Stop after the line with "# Modelling helpers, in": repeat exactly every line before it, beginning with the first, and that line itself.
━━ RECORDS SHOWN
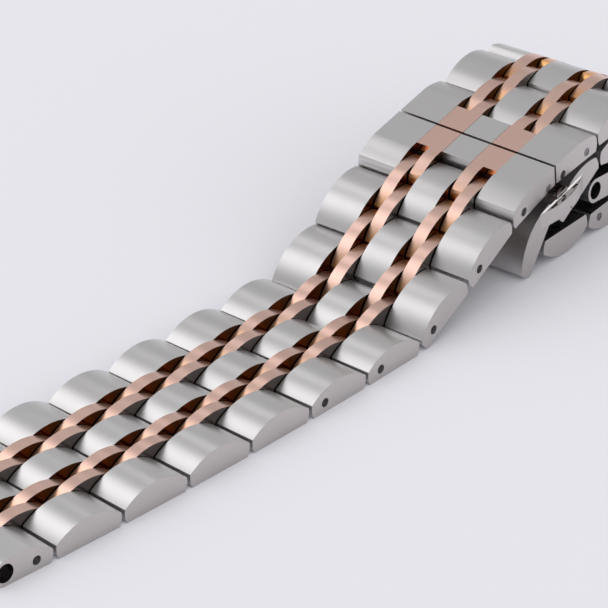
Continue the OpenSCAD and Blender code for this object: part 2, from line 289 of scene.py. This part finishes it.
# Drawn wire of the springs and the hinge pins
wire_steel = polished_metal("drawn_wire_steel", "#97969A", "#85848A", 0.3, own_grain=False)


# Modelling helpers, in millimetres at the piece's own place

def alone(piece):
    if bpy.context.object and bpy.context.object.mode != "OBJECT":
        bpy.ops.object.mode_set(mode="OBJECT")
    bpy.ops.object.select_all(action="DESELECT")
    if piece:
        piece.select_set(True)
        bpy.context.view_layer.objects.active = piece


def pick(piece, kind, test):
    """Opens piece in edit mode with the vertices, edges or faces that pass the test selected."""
    alone(piece)
    mesh = piece.data
    for part in (mesh.vertices, mesh.edges, mesh.polygons):
        part.foreach_set("select", [False] * len(part))
    bpy.context.tool_settings.mesh_select_mode = (kind == "VERT", kind == "EDGE", kind == "FACE")
    spots = [v.co for v in mesh.vertices]
    if kind == "VERT":
        for v in mesh.vertices:
            v.select = test(v.co)
    elif kind == "EDGE":
        for e in mesh.edges:
            e.select = all(test(spots[i]) for i in e.vertices)
    else:
        for f in mesh.polygons:
            f.select = test(f.center, f.normal)
    bpy.ops.object.mode_set(mode="EDIT")


def done():
    bpy.ops.object.mode_set(mode="OBJECT")


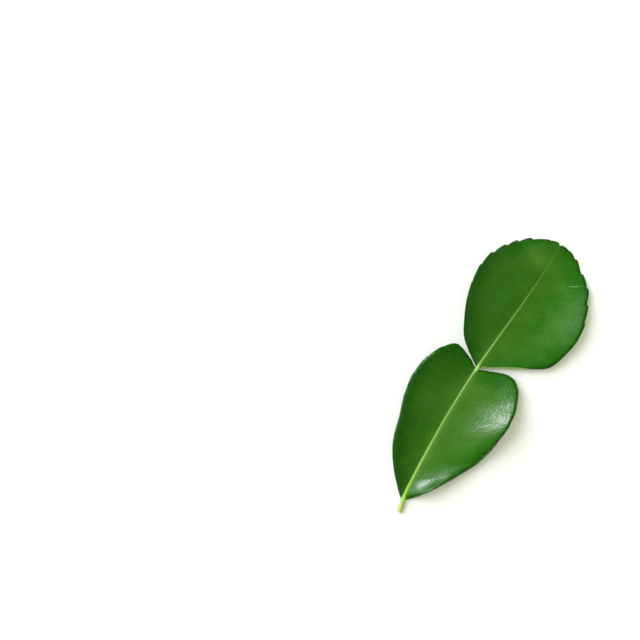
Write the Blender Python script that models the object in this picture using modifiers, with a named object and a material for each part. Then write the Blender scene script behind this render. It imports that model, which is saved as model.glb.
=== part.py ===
"""A kaffir lime leaf, picked and lying face up.

The leaf grew as one piece, so it is one solid: a short round stalk, a winged
petiole as broad as a leaf, a pinched joint, and the end blade with its scalloped
margin. One midrib runs through all of them and stands out underneath.

Metres, +Z up, +Y from the stalk to the tip. The leaf stands on z = 0, with its
box centred on the origin.
"""

import math

import bmesh
import bpy
from mathutils import Vector

MM = 0.001
LEAF_NAME = "kaffir_lime_leaf"

# Driving sizes
LAMINA_THICKNESS = 0.6 * MM
BLADE_TOOTH_DEPTH = 0.7 * MM
WING_TOOTH_DEPTH = 0.2 * MM
VEIN_SINK = 0.1 * MM
WING_ROWS_PER_VEIN = 4
BLADE_ROWS_PER_VEIN = 6
STALK_ROWS = 5
# Each lamina's first and last row stand this many veins from the next, because the
# outline there runs almost along the row.
END_STRIP = 0.5
FOOT_FLAT = 0.1 * MM
TABLE_PRESS = 0.02 * MM

# The midrib, from the stalk's cut end to the tip, in millimetres: distance along the
# leaf, sideways place, height of the lamina there, half width of the rib, and how
# far the rib stands above and below the lamina.
MIDRIB = (
    (0.0, 0.0, 1.0, 1.00, 0.70, 0.70),
    (3.2, -0.9, 1.0, 0.98, 0.68, 0.70),
    (6.6, -1.6, 1.4, 0.90, 0.45, 1.05),
    (20.0, -2.7, 2.0, 0.76, 0.32, 1.00),
    (42.0, -3.4, 2.1, 0.68, 0.28, 0.90),
    (63.0, -2.9, 2.0, 0.82, 0.38, 0.90),
    (76.0, -2.0, 1.6, 0.55, 0.22, 0.75),
    (92.0, -0.7, 1.4, 0.46, 0.18, 0.60),
    (110.0, 0.4, 1.0, 0.34, 0.12, 0.35),
    (120.0, 0.2, 0.6, 0.24, 0.05, 0.10),
)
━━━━
[ANSWER TO THE TASK]
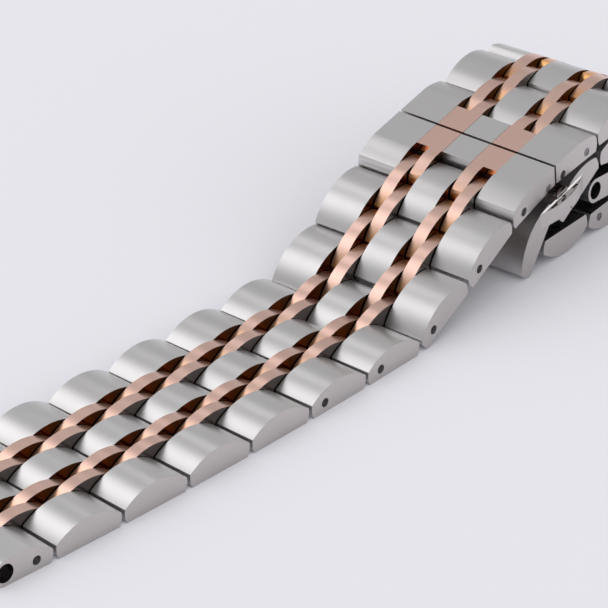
Continue the OpenSCAD and Blender code for this object: part 2, from line 289 of scene.py. This part finishes it.
# Drawn wire of the springs and the hinge pins
wire_steel = polished_metal("drawn_wire_steel", "#97969A", "#85848A", 0.3, own_grain=False)


# Modelling helpers, in millimetres at the piece's own place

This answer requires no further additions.